相模原愛川から霞が関の場合、130円の差が

   こうした結果、同じインターから入って同じ出口から出ても、料金に違いが生じるケースがある。例えば、圏央道の相模原愛川(神奈川県)から都心の霞が関に向かう場合(ETC利用)、料金均一区間(八王子-高井戸)を含む中央道を通ると2200円、距離連動の東名道を経由すると2330円と130円の差があり、これが中央道渋滞の一因とされる。また東名道の厚木インター(神奈川県)から東北道の久喜インター(埼玉県)へは、圏央道・関越道・外環道を利用すると4700円、圏央道・中央道・首都高利用で3810円、東名道・首都高を経由すると3180円と大きく違う。

   今回見直すのは、こうした都心部に車を呼び込んで渋滞を激しくするような料金設定を改めるのが眼目。2016年度から距離に応じた料金に統一した上で、2020年をめどに、混雑に応じてルートごとに料金に差をつける制度を導入したい考えだ。
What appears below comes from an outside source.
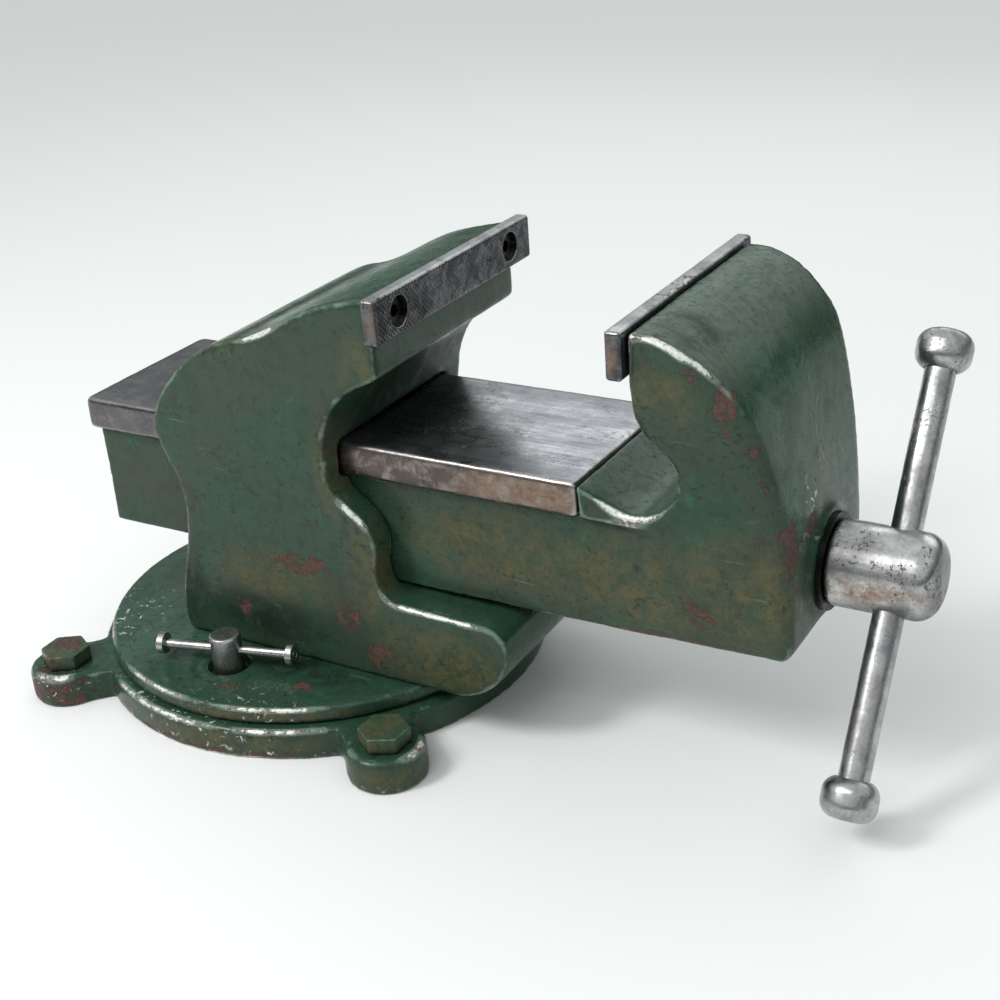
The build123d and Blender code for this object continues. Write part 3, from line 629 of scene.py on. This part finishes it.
def make_castings():
    body = green_paint(
        "body_enamel",
        ochre=[
            ((0.066, -0.065, 0.150), (0.010, 0.03, 0.040)),
            ((0.092, -0.065, 0.200), (0.012, 0.03, 0.026)),
            ((0.082, -0.065, 0.090), (0.016, 0.03, 0.036)),
            ((0.120, -0.065, 0.048), (0.048, 0.03, 0.022)),
            ((0.020, -0.065, 0.075), (0.050, 0.03, 0.020)),
        ],
        primer=[
            ((0.040, -0.065, 0.087), (0.024, 0.02, 0.009)),
            ((0.066, -0.065, 0.062), (0.012, 0.02, 0.016)),
            ((-0.006, -0.065, 0.052), (0.010, 0.02, 0.009)),
            ((0.085, -0.065, 0.040), (0.016, 0.02, 0.010)),
            ((-0.040, -0.065, 0.120), (0.010, 0.02, 0.020)),
        ],
        # These zones paint in highlights along the hump's top edge, the cheek edge and the ledge edge, as
        # well as edge wear.
        worn_and_highlit=[
            ((0.030, -0.065, 0.218), (0.022, 0.012, 0.012)),
            ((0.078, -0.065, 0.128), (0.012, 0.012, 0.016)),
            ((0.120, -0.065, 0.076), (0.040, 0.012, 0.010)),
        ],
        rubbed_and_sheen=[((0.060, 0.000, 0.236), (0.050, 0.080, 0.020))],
        soot_and_shade=[
            # Painted shade in the throat under the rear jaw.
            ((0.078, 0.0, 0.168), (0.034, 0.10, 0.030)),
            ((0.010, -0.065, 0.050), (0.050, 0.02, 0.016)),
            ((-0.040, -0.065, 0.060), (0.014, 0.02, 0.030)),
        ],
        foot=0.0277,
    )
    cast_piece("fixed_body", body, 0.0015, 7, CASTING_CURVE, 0.0002, CASTING_UNEVEN)
    jaw = green_paint(
        "jaw_enamel",
        ochre=[
            ((0.250, -0.070, 0.212), (0.024, 0.03, 0.020)),
            ((0.285, -0.052, 0.112), (0.050, 0.03, 0.038)),
            ((0.150, -0.047, 0.108), (0.065, 0.02, 0.026)),
            ((0.225, -0.050, 0.105), (0.065, 0.02, 0.030)),
        ],
        primer=[
            ((0.258, -0.066, 0.241), (0.016, 0.010, 0.004)),
            ((0.266, -0.071, 0.226), (0.010, 0.006, 0.006)),
            ((0.280, -0.066, 0.210), (0.008, 0.012, 0.020)),
            ((0.295, -0.060, 0.178), (0.010, 0.012, 0.026)),
            ((0.303, -0.046, 0.140), (0.010, 0.012, 0.020)),
            ((0.258, -0.050, 0.098), (0.016, 0.020, 0.014)),
            ((0.245, -0.048, 0.078), (0.080, 0.008, 0.006)),
            ((0.306, -0.022, 0.140), (0.012, 0.014, 0.010)),
        ],
        worn_and_highlit=[
            ((0.262, -0.070, 0.236), (0.030, 0.014, 0.020)),
            ((0.225, -0.053, 0.146), (0.028, 0.008, 0.014)),
        ],
        spotted=[
            ((0.306, -0.020, 0.150), (0.012, 0.020, 0.020)),
        ],
        # Painted sheen: the jaw's back is made paler where it catches the light, over some paint rubbing.
        rubbed_and_sheen=[
            ((0.285, -0.020, 0.205), (0.030, 0.045, 0.030)),
            ((0.297, -0.035, 0.165), (0.020, 0.016, 0.040)),
            ((0.300, 0.030, 0.160), (0.030, 0.030, 0.060)),
        ],
        soot_and_shade=[
            ((0.306, 0.0, 0.112), (0.014, 0.042, 0.042)),
            ((0.262, -0.045, 0.238), (0.025, 0.020, 0.010)),
        ],
        wiped=((0.31, -0.01, 0.20), (0.27, 0.03, 0.24), (0.24, 0.02, 0.16)),
    )
    cast_piece("moving_jaw", jaw, 0.0015, 6, CASTING_CURVE, 0.0002, JAW_UNEVEN)
    base = green_paint(
        "base_enamel",
        ochre=[
            ((0.020, -0.128, 0.008), (0.100, 0.03, 0.010)),
            ((0.120, -0.100, 0.008), (0.040, 0.04, 0.010)),
        ],
        primer=[
            ((-0.100, -0.125, 0.008), (0.034, 0.03, 0.020)),
            ((0.005, -0.128, 0.002), (0.120, 0.03, 0.006)),
        ],
        spotted=[
            ((-0.096, -0.128, 0.014), (0.022, 0.03, 0.010)),
            ((0.020, -0.128, 0.002), (0.120, 0.03, 0.006)),
            ((0.000, -0.125, 0.016), (0.080, 0.03, 0.008)),
        ],
        worn_and_highlit=[
            ((-0.030, -0.125, 0.016), (0.060, 0.02, 0.008)),
            ((0.050, -0.115, 0.016), (0.040, 0.02, 0.008)),
            ((0.128, -0.102, 0.018), (0.014, 0.014, 0.006)),
            ((-0.096, -0.128, 0.018), (0.014, 0.014, 0.006)),
            ((0.020, -0.128, 0.000), (0.100, 0.02, 0.003)),
        ],
    )
    cast_piece("swivel_base", base, 0.0014, 7, CASTING_CURVE, 0.0003, CASTING_UNEVEN)
    table = green_paint(
        "table_enamel",
        ochre=[((0.050, -0.110, 0.022), (0.080, 0.03, 0.006))],
        primer=[
            ((0.015, -0.105, 0.028), (0.012, 0.008, 0.01)),
            ((0.050, -0.088, 0.028), (0.012, 0.008, 0.01)),
            ((-0.045, -0.085, 0.028), (0.012, 0.012, 0.01)),
        ],
        # These zones paint in the highlight along the table's rim, as well as edge wear.
        worn_and_highlit=[
            ((-0.030, -0.118, 0.027), (0.040, 0.02, 0.007)),
            ((0.045, -0.112, 0.027), (0.040, 0.02, 0.007)),
            ((-0.090, -0.085, 0.027), (0.020, 0.02, 0.006)),
        ],
        rubbed_and_sheen=[((-0.060, -0.070, 0.028), (0.050, 0.050, 0.01))],
        spotted=[
            ((-0.095, -0.070, 0.027), (0.030, 0.040, 0.01)),
            ((0.040, -0.115, 0.024), (0.060, 0.02, 0.008)),
        ],
        soot_and_shade=[((0.040, -0.075, 0.028), (0.050, 0.014, 0.01))],
        foot=0.0182,
    )
    cast_piece("turntable", table, 0.0012, 5, THIN_CURVE, 0.0002, CASTING_UNEVEN, rings=LOCK_POSTS)
    bolts = green_paint(
        "bolt_enamel",
        ochre=[((0.0, 0.0, 0.022), (0.3, 0.3, 0.03))],
        primer=[((-0.103, -0.109, 0.024), (0.02, 0.02, 0.006))],
        foot=0.0183,
    )
    cast_piece("mounting_bolts", bolts, 0.0005, 3, (5, 0.0002), 0.0001, ((0.0001, 120.0),))


def make_steel_pieces():
    way = steel(
        "slide_steel", (0.50, 0.50, 0.53), (0.31, 0.31, 0.335), 0.25, side=(0.25, 0.215, 0.195),
        streaks=0.40, pits=0.2, brown=0.1, drag=0.2,
        # Painted shade on the slide plate's rear part and on the strip before the rear jaw.
        painted_shade_zones=[
            ((-0.080, 0.0, 0.150), (0.110, 0.10, 0.05)),
            ((0.075, 0.0, 0.157), (0.040, 0.06, 0.01)),
        ],
        brown_zones=[((0.170, -0.052, 0.146), (0.045, 0.01, 0.012))],
    )
    cast_piece("slide_plate", way, 0.0012, 16, THIN_CURVE, 0.0002, ((0.0001, 50.0),))
    # The grip plates' faces that don't face up are dark: partly rust, partly painted shade of the knurling.
    grip = steel(
        "grip_steel", (0.46, 0.46, 0.47), (0.28, 0.28, 0.29), 0.30, side=(0.135, 0.138, 0.145), streaks=0.15,
        brown=0.0, brown_zones=[
            ((0.1095, -0.075, 0.232), (0.006, 0.004, 0.012)),
            ((0.2295, -0.075, 0.232), (0.006, 0.004, 0.012)),
        ],
    )
    knurled_plate("rear_jaw_plate", grip, REAR_GRIP_X)
    knurled_plate("front_jaw_plate", grip, FRONT_GRIP_X)
    bright = steel(
        "polished_steel", (0.50, 0.50, 0.505), (0.28, 0.28, 0.285), 0.27, streaks=0.05, pits=0.45, brown=0.1,
    )
    for node in ("handle_bar", "handle_knob_top", "handle_knob_bottom"):
        cast_piece(node, bright, 0.0007, 4, STEEL_CURVE, 0.0002, ((0.00012, 70.0),))
    hub = steel(
        "hub_steel", (0.64, 0.64, 0.64), (0.34, 0.34, 0.34), 0.25, streaks=0.05, pits=0.7, brown=0.1,
        # Painted reflection: a copper-coloured band on the hub's lower side.
        brown_zones=[((0.330, -0.024, 0.109), (0.045, 0.016, 0.009))],
        # Painted shade on the hub's lower side and its end face.
        painted_shade_zones=[
            ((0.335, -0.014, 0.087), (0.09, 0.030, 0.018)),
            ((0.365, 0.000, 0.106), (0.012, 0.045, 0.045)),
        ],
    )
    cast_piece("lead_screw", hub, 0.0008, 3, STEEL_CURVE, 0.0003)
    for side in ("near", "far"):
        cast_piece("lock_screw_" + side, bright, 0.00045, 3, SMALL_CURVE, 0.0001)
        cast_piece("lock_bar_" + side, bright, 0.0004, 2, SMALL_CURVE)
        cast_piece("lock_bar_caps_" + side, bright, 0.0004, 2, SMALL_CURVE, 0.0001)


def paint_remaining():
    """Gives each CAD node that still shows its material, by its slot."""
    by_slot = {
        "green_paint": green_paint("inner_enamel"),
        "bolt_paint": green_paint("inner_bolt_enamel"),
        "way_steel": steel("inner_way_steel", (0.5, 0.5, 0.52), (0.3, 0.3, 0.31), 0.32),
        "jaw_steel": steel("inner_jaw_steel", (0.22, 0.22, 0.22), (0.10, 0.10, 0.10), 0.40),
        "bright_steel": steel("inner_bright_steel", (0.6, 0.6, 0.6), (0.35, 0.35, 0.35), 0.28),
        "dark_steel": steel("inner_dark_steel", (0.14, 0.14, 0.14), (0.06, 0.06, 0.06), 0.42),
        "bronze": bronze("oiled_bronze"),
    }
    # Near-black steel for the thrust washer, screw bush and jaw-plate screws.
    near_black = steel("near_black_steel", (0.022, 0.021, 0.020), (0.010, 0.010, 0.009), 0.35, brown=0.0)
    for part in frame["record"]["subparts"]:
        node = frame["nodes"][part["node"]]
        if node.hide_render:
            continue
        near_black_part = part["node"] in ("thrust_washer", "screw_bush", "rear_jaw_screws", "front_jaw_screws")
        node.data.materials.clear()
        node.data.materials.append(near_black if near_black_part else by_slot[part["material_slot"]])


def main():
    bpy.context.scene.view_settings.view_transform = "Standard"
    add_camera()
    add_world()
    add_floor()
    for light in LIGHTS:
        add_area_light(*light)
    make_castings()
    make_steel_pieces()
    paint_remaining()


main()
都心の道路を高く、比較的すいている圏央道などを安くして、郊外の道路利用をさらに促そうという狙いだ。

将来的にはETCの義務化も検討

   さらに、自動料金収受システム(ETC)搭載車と情報をやりとりできる仕組みを普及させ、事故や渋滞などの情報をドライバーに送って迂回路を教えるほか、渋滞が起きやすい場所や時間を細かく把握し、時間別、区間別の割増料金などを機動的に運用することも視野に入れているという。

   また、将来的にはETCの義務化も検討する。現金払いを維持するには、人件費などETC車の5倍ものコストが必要だからだ。

   近畿圏も首都圏と同様、高速道が入り組んでいて、名神道や中国道などの距離連動制と近畿自動車道の均一の定額制が混在、ルートによって渋滞が生じていることから、近畿圏の料金体系の同一化も次の課題になる。